Universities have already begun to integrate education in composite materials to prepare for the shift towards this technology.
Collaboration with experts from other fields will also be essential, like aerospace. Learning from the experiences and advancements in these related industries will also assist in future composite design and construction.
What advice would you give to young engineers and graduates?
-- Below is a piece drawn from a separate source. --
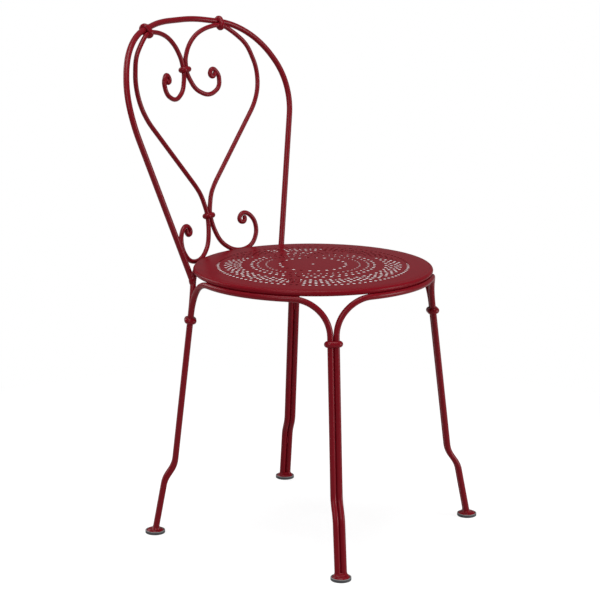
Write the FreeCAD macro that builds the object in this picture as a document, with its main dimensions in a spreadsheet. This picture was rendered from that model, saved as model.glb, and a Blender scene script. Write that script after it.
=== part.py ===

I think my career highlights the importance of learning, curiosity and effective time management. My main pieces of advice would be:
1. Diversify in your early years
It may be tempting to specialise in a specific area you’re interested in, or good at, like concrete design. Don’t pigeonhole yourself too early. Explore and gain experience in a wide range of structural engineering disciplines.
2. Never stop learning
Ask questions and actively engage with more experienced engineers. Be inquisitive and proactive in your learning. Finding good mentors is vitally important. Ensure the company you join has a strong culture of growing its engineers with an open-door policy.
3. Use your time wisely
Avoid the trap of fixating on one problem to the detriment of your overall productivity. Prioritise tasks and don’t be afraid to get help when you need it.
4. Understand the fundamentals
You’ll undoubtedly possess advanced design capabilities, but don’t neglect the basic rules of thumb, like concrete and steel span-to-depth ratios. Understand the drafting process and learn how important it is to illustrate your designs effectively.
5. Don’t solely rely on technology
While computer modelling can speed up your daily tasks, always maintain a deep understanding of structural principles to ensure you can rely on the results from the models. Checks and balances, including simple hand calculations, reduce errors and wasted time.
6. Take ownership of your career
Think about where you want to be in the future, and once you’ve identified where that is, communicate those aspirations to your company’s leadership. By demonstrating enthusiasm and initiative, you can pave the way for a very rewarding career.